Former President Trump has expressed support for making tax cuts permanent, though his stance on specific provisions, including the 199A deduction, remains unclear. Vice President Kamala Harris, by contrast, has supported tax policies that could eliminate or restrict these breaks for high earners, according to analyses by nonpartisan groups.

Another area of concern is the 1031 like-kind exchange, a tax-deferral mechanism that allows investors to reinvest proceeds from property sales into new properties. 

Harris has supported restrictions on like-kind exchanges for high-income investors, aligning with Biden’s 2025 budget proposals. Industry leaders argue that limiting these exchanges could reduce property transactions, especially in a market where demand is already weakened by high interest rates.

Capital Gains Conundrum

Many also have concerns about the capital gains tax.
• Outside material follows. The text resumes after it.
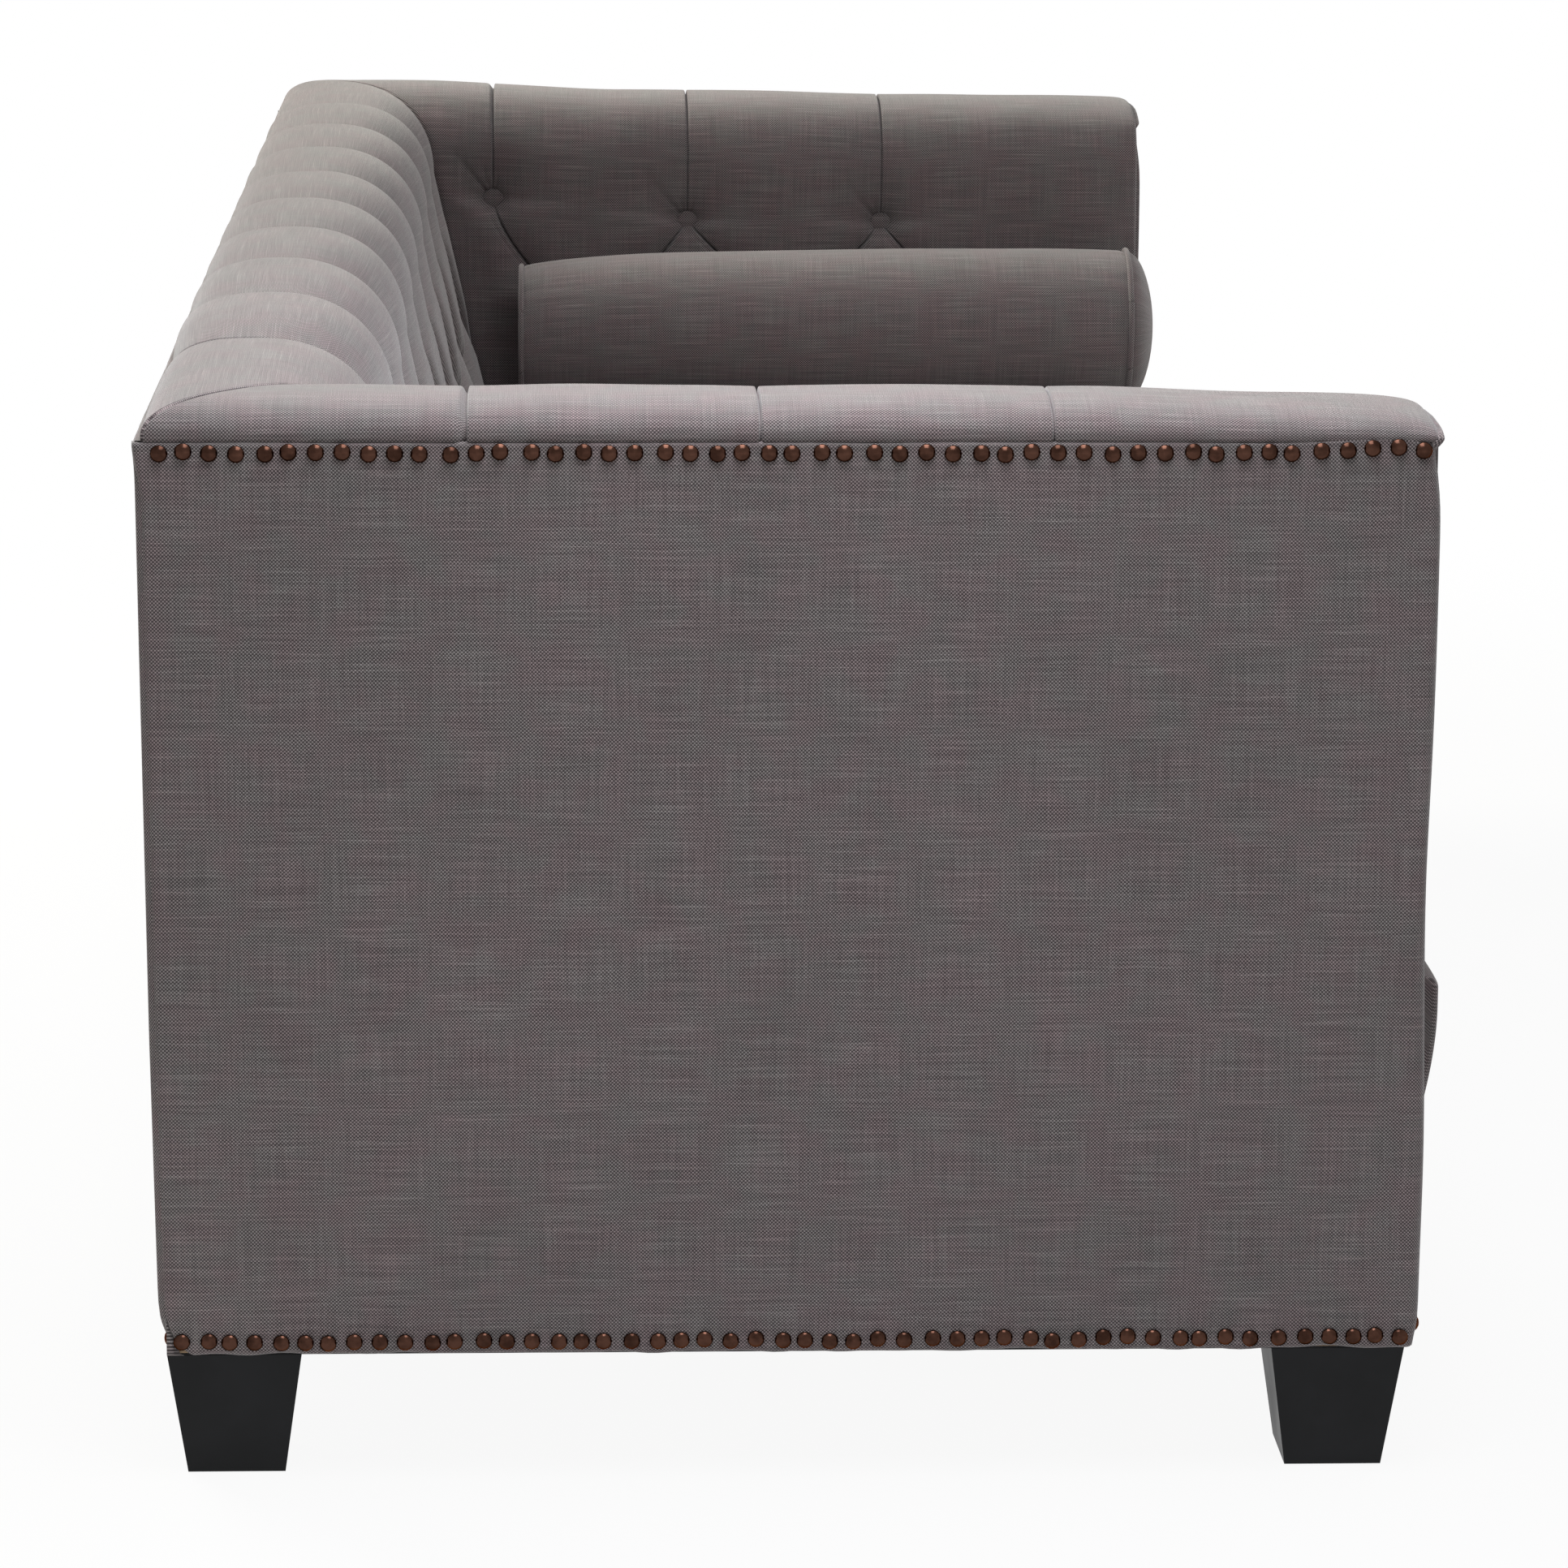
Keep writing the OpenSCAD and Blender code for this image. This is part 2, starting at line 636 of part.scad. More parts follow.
module arm_inner_board(side) {
    color("wheat")
        mirrored(side)
            board([half_len - board_in, frame_front + wood_t + fit, deck_z + fit],
                [half_len - board_in + board_t, frame_back, frame_top]);
}

// Upright of the back: notched for the bottom rail, the spring rail and the liner rail
foot_o = 100;
module back_upright(x) {
    top = frame_top - wood_t - fit;
    low = spring_z + wire_t - seat_rail_h;
    outline = [
        [panel_t + fit, top],
        [panel_t + fit, base_z + rail_h + fit],
        [panel_t + fit + wood_t + fit, base_z + rail_h + fit],
        [panel_t + fit + wood_t + fit, base_z],
        [foot_o, base_z],
        [seat_rail_o - fit, low],
        [seat_rail_o - fit, deck_z],
        [upright_o(deck_z) - wood_t - fit, deck_z],
        [upright_o(liner_z + liner_h + fit) - wood_t - fit, liner_z + liner_h + fit],
        [upright_o(liner_z + liner_h + fit), liner_z + liner_h + fit],
        [upright_o(top), top]
    ];
    color("burlywood")
        along_x(x - wood_t / 2, x + wood_t / 2, [for (p = outline) [back_y - p[0], p[1]]]);
}
module back_top_rail() {
    x = half_len - board_in - fit;
    top = frame_top;
    low = frame_top - wood_t;
    color("burlywood")
        along_x(-x, x, [
            [frame_back, low],
            [frame_back, top],
            [back_y - upright_o(top), top],
            [back_y - upright_o(low), low]
        ]);
}
module back_liner_rail() {
    x = half_len - board_in - fit;
    z1 = liner_z + liner_h;
    color("burlywood")
        along_x(-x, x, [
            [back_y - upright_o(liner_z) + wood_t, liner_z],
            [back_y - upright_o(z1) + wood_t, z1],
            [back_y - upright_o(z1), z1],
            [back_y - upright_o(liner_z), liner_z]
        ]);
}
// Straps that the back padding rests on, from the liner rail to the top rail
module back_webbing() {
    step = 2 * upright_end_x / web_count;
    z1 = frame_top;
    color("tan")
        for (i = [0:web_count - 1])
            let (x = (i - (web_count - 1) / 2) * step)
                along_x(x - web_w / 2, x + web_w / 2, [
                    [back_y - web_o(liner_z) + web_t, liner_z],
                    [back_y - web_o(z1) + web_t, z1],
                    [back_y - web_o(z1), z1],
                    [back_y - web_o(liner_z), liner_z]
                ]);
}
module seat_springs() {
    outline = concat(wire_side(wire_t / 2), reversed(wire_side(-wire_t / 2)));
    color("dimgray")
        for (i = [0:spring_count - 1])
            translate([spring_x(i), spring_front + clip_reach / 2, spring_z])
                linear_extrude(height = wire_t)
                    polygon(outline);
}
// Folded clips that hold the first and last bar of each spring
module spring_clip() {
    slot = wire_t + 2 * fit;
    deep = clip_reach - clip_t;
    rotate([90, 0, 90])
        linear_extrude(height = clip_w / 2)
            polygon([
                [0, -clip_t - fit],
                [0, slot + clip_t - fit],
                [clip_reach, slot + clip_t - fit],
                [clip_reach, slot - fit],
                [clip_reach - deep, slot - fit],
                [clip_reach - deep, -fit],
                [clip_reach, -fit],
                [clip_reach, -clip_t - fit]
            ]);
}
module spring_clips() {
    color("gray")
        for (i = [0:spring_count - 1]) {
            translate([spring_x(i) - clip_w / 2, spring_front, spring_z])
                spring_clip();
            translate([spring_x(i) + clip_w / 2, spring_back + fit, spring_z])
                rotate([0, 0, 180])
                    spring_clip();
        }
}
module seat_deck() {
    color("gray")
        board([-inner_x - pad_t + 2 * fit, spring_front, deck_under],
            [inner_x + pad_t - 2 * fit, back_y - rest_o(deck_under) - 2 * fit, deck_z]);
}
module dust_cover() {
    color("black")
        difference() {
            board([-frame_x, frame_front, leg_h + fit / 2], [frame_x, frame_back, leg_h + cover_t]);
            for (side = [-1, 1])
                for (y = leg_ys)
                    translate([side * leg_x, y, leg_h - overrun])
                        cylinder(h = cover_t + 2 * overrun, d = bolt_d + 2 * bolt_slack, $fn = 32);
        }
}

// Tapered square leg: where two tapered prisms cross, with the bolt's hole in its top
bolt_len = 84;
bolt_in = 40;
module leg(side, y) {
    taper = [
        [-leg_foot / 2, 0],
        [leg_foot / 2, 0],
        [leg_top / 2, leg_h],
        [-leg_top / 2, leg_h]
    ];
    color([0.05, 0.05, 0.05])
        mirrored(side)
            translate([leg_x, y, 0])
                difference() {
                    intersection() {
                        translate([0, leg_top, 0])
                            rotate([90, 0, 0])
                                linear_extrude(height = 2 * leg_top)
                                    polygon(taper);
                        translate([-leg_top, 0, 0])
                            rotate([90, 0, 90])
                                linear_extrude(height = 2 * leg_top)
                                    polygon(taper);
                    }
                    translate([0, 0, leg_h - bolt_in - fit])
                        cylinder(h = bolt_in + 2 * overrun, d = bolt_d + bolt_slack, $fn = 32);
                }
}
module leg_plates() {
    color("silver")
        for (side = [-1, 1])
            for (y = leg_ys)
                translate([side * leg_x, y, base_z])
                    difference() {
                        translate([-plate_w / 2, -plate_w / 2, 0])
                            cube([plate_w, plate_w, plate_t]);
                        translate([0, 0, -overrun])
                            cylinder(h = plate_t + 2 * overrun, d = bolt_d + bolt_slack, $fn = 32);
                    }
}
module leg_bolts() {
    color("silver")
        for (side = [-1, 1])
            for (y = leg_ys)
                translate([side * leg_x, y, leg_h - bolt_in])
                    cylinder(h = bolt_len, d = bolt_d, $fn = 32);
}

fabric_colour = [0.40, 0.36, 0.36];
module inside_back() {
    color(fabric_colour)
        padding(back_places, [for (c = back_places) back_ring(c)]);
}
module inside_arm(side) {
    color(fabric_colour)
        mirrored(side)
            padding(arm_places, [for (c = arm_places) arm_ring(c)]);
}
module back_buttons() {
    color(fabric_colour) {
        for (j = [row_a, row_b])
            for (c = back_places)
                if (on_button(c, j, back_ups, [0.5 - last_col, last_col - 0.5]))
                    translate(back_point(c, j))
                        rotate([lean(back_normal(j)), 0, 0])
                            translate([0, 0, fit])
                                button();
    }
}
module arm_buttons(side) {
    color(fabric_colour)
        mirrored(side) {
            for (j = [row_a, row_b])
                for (c = arm_places)
                    if (on_button(c, j, arm_ups, arm_lows))
                        translate(arm_point(c, j))
                            rotate([0, -lean(arm_normal(j)), 0])
                                translate([0, 0, fit])
                                    button();
        }
}
module outside_arm(side) {
    color(fabric_colour)
        mirrored(side)
            translate([half_len, front_y, leg_h])
                rotate([0, 0, 90])
                    crowned_panel(body_dep, seam_z - leg_h, panel_t, arm_panel_crown);
}
module outside_back() {
    color(fabric_colour)
        translate([frame_x, back_y + back_swell, leg_h])
            rotate([0, 0, 180])
                crowned_panel(2 * frame_x, seam_z - leg_h, panel_t + back_swell, back_panel_crown);
}
// Facing over the front of an arm, cut to the end of the padding
facing_steps = 12;
module arm_facing(side) {
    color(fabric_colour)
        mirrored(side)
            translate([half_len, front_y + panel_t, 0])
                rotate([90, 0, 0])
                    linear_extrude(height = panel_t)
                        polygon([
                            [-panel_t - fit, leg_h],
                            for (k = [0:facing_steps])
                                let (p = roll(180 * k / facing_steps))
                                [min(-p[0], -panel_t - fit), p[1] - front_drop(p[1], pad_front_y)],
                            [-arm_t, leg_h]
                        ]);
}
// Padded border over the front rail, swelling to its top and rolled back over the rail
border_steps = 10;
border_full_share = 0.9;
border_top_in = 6;
module front_border() {
    top = deck_z;
    full_z = leg_h + (top - leg_h) * border_full_share;
    x = inner_x - fit;
    outline = [
        [frame_front - fit, leg_h],
        for (k = [0:border_steps])
            let (u = k / border_steps)
            [front_y - front_reach * pow(sin(90 * u), 2), leg_h + (full_z - leg_h) * u],
        [front_y - front_reach + border_top_in / 3, (full_z + top) / 2],
        [front_y - front_reach + border_top_in, top],
        [frame_front + wood_t, top],
        [frame_front + wood_t, front_rail_top + fit],
        [frame_front - fit, front_rail_top + fit]
    ];
    color(fabric_colour)
        along_x(-x, x, outline);
}
module seat_cushion(i) {
    color(fabric_colour)
        translate([i * cushion_x, 0, 0])
            cushion();
}

front_rail();
back_rail();
side_rail(-1);  // side_rail_left
side_rail(1);  // side_rail_right
seat_stretcher(-1);  // seat_stretcher_left
seat_stretcher(1);  // seat_stretcher_right
seat_back_rail();
corner_blocks();
arm_front_board(-1);  // arm_front_board_left
arm_front_board(1);  // arm_front_board_right
rear_post(-1);  // rear_post_left
rear_post(1);  // rear_post_right
arm_top_rail(-1);  // arm_top_rail_left
arm_top_rail(1);  // arm_top_rail_right
arm_tack_rail(-1);  // arm_tack_rail_left
arm_tack_rail(1);  // arm_tack_rail_right
arm_inner_board(-1);  // arm_inner_board_left
arm_inner_board(1);  // arm_inner_board_right
back_upright(-upright_end_x);  // back_upright_left
back_upright(-upright_mid_x);  // back_upright_mid_left
back_upright(upright_mid_x);  // back_upright_mid_right
back_upright(upright_end_x);  // back_upright_right
back_top_rail();
back_liner_rail();
back_webbing();
seat_springs();
spring_clips();
seat_deck();
dust_cover();
leg(-1, leg_ys[0]);  // leg_front_left
leg(1, leg_ys[0]);  // leg_front_right
leg(-1, leg_ys[1]);  // leg_rear_left
leg(1, leg_ys[1]);  // leg_rear_right
leg_plates();
leg_bolts();
inside_back();
inside_arm(-1);  // inside_arm_left
inside_arm(1);  // inside_arm_right
back_buttons();
arm_buttons(-1);  // arm_buttons_left
arm_buttons(1);  // arm_buttons_right
outside_arm(-1);  // outside_arm_left
outside_arm(1);  // outside_arm_right
outside_back();
arm_facing(-1);  // arm_facing_left
arm_facing(1);  // arm_facing_right
front_border();
seat_cushion(-1);  // seat_cushion_left
seat_cushion(0);  // seat_cushion_centre
seat_cushion(1);  // seat_cushion_right
mirrored(-1) bolster();  // bolster_left
mirrored(1) bolster();  // bolster_right
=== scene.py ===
"""Buttoned sofa with square arms: covers, padding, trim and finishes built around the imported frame."""

import json
import math

import bmesh
import bpy
import numpy as np
from mathutils import Matrix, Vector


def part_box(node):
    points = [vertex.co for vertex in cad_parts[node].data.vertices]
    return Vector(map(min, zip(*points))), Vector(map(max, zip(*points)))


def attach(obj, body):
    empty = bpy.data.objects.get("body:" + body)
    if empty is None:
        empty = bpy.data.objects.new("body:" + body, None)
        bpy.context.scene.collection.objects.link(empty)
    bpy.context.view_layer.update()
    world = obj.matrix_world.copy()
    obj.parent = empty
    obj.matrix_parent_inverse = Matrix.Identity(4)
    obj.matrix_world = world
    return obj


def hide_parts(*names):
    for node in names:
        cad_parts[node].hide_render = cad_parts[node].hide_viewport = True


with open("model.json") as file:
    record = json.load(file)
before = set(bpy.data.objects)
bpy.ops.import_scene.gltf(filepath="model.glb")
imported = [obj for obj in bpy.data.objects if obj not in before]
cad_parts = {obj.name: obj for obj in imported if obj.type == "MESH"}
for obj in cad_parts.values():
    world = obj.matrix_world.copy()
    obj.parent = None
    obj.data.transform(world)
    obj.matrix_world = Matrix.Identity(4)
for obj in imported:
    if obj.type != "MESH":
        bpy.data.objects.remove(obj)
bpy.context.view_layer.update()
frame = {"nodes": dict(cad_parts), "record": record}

bl_info = {
    "name": "Buttoned Sofa Covers",
    "version": (1, 0, 0),
    "blender": (4, 5, 0),
    "location": "View3D > Sidebar > Sofa",
    "description": "Builds the buttoned covers, cushions, nail trim and finishes of a square-armed sofa",
    "category": "Object",
}

MM = 0.001
FULL_TURN = 2 * math.pi


def corners(node):
    """Lowest and highest corner of a frame node, as arrays."""
    low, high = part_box(node)
    return np.array(low), np.array(high)


PANEL_LOW, PANEL_HIGH = corners("outside_arm_right")
PAD_LOW, PAD_HIGH = corners("inside_arm_right")
DECK_LOW, DECK_HIGH = corners("seat_deck")
BORDER_LOW, BORDER_HIGH = corners("front_border")
CUSHION_LOW, CUSHION_HIGH = corners("seat_cushion_centre")
BOLSTER_LOW, BOLSTER_HIGH = corners("bolster_right")
SIDES = {"left": -1, "right": 1}


def length(name, description, default):
    """Property that holds a length in metres."""
    return bpy.props.FloatProperty(
        name=name, description=description, default=float(default), unit="LENGTH", precision=4
    )


def colour(name, description, default):
    """Property that holds a linear colour."""
    return bpy.props.FloatVectorProperty(
        name=name, description=description, default=default, size=3, subtype="COLOR", min=0, max=1
    )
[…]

Under Harris’s tax proposals, the top capital gains tax rate would increase to 28% for households earning more than $1M annually, up from the current maximum of 20%. 

NAIOP, a trade group representing CRE developers, has voiced concern over the impact of higher capital gains taxes on property transactions. Many members fear that increased rates could discourage sales and reduce market liquidity.

Dealing With Empty Buildings

The issue of vacant office space continues to challenge the CRE industry. As remote work reduces demand for office properties, conversion to residential use has emerged as a potential solution. 

Harris supports such conversions, but industry experts estimate that only about 10% of U.S. office buildings are suitable for residential adaptation due to structural and zoning constraints. Trump has not formally endorsed office-to-residential conversions, leaving the industry uncertain about his stance on this potential solution.

Political Influence

As the CRE industry grapples with economic headwinds, it has channeled substantial political support to candidates. Campaign contributions from the real estate, finance, and insurance sectors have heavily favored Trump, with $234.9M compared to $117M for Harris, according to OpenSecrets. 

Notable CRE figures backing Trump include Robert Bigelow of Bigelow Aerospace, with $14.2M, and Howard Lutnick of Newmark, while Harris supporters include Deborah Simon of Simon Property Group and Jeff Worthe of Worthe Real Estate Group.

What’s Next?

With $1T in CRE debt due for refinancing in 2025 and high vacancy rates persisting, CRE leaders hope for policies that will sustain the sector’s recovery. As both parties present diverging tax strategies, the U.S. CRE market’s fortunes may hinge on the outcome of the 2024 election.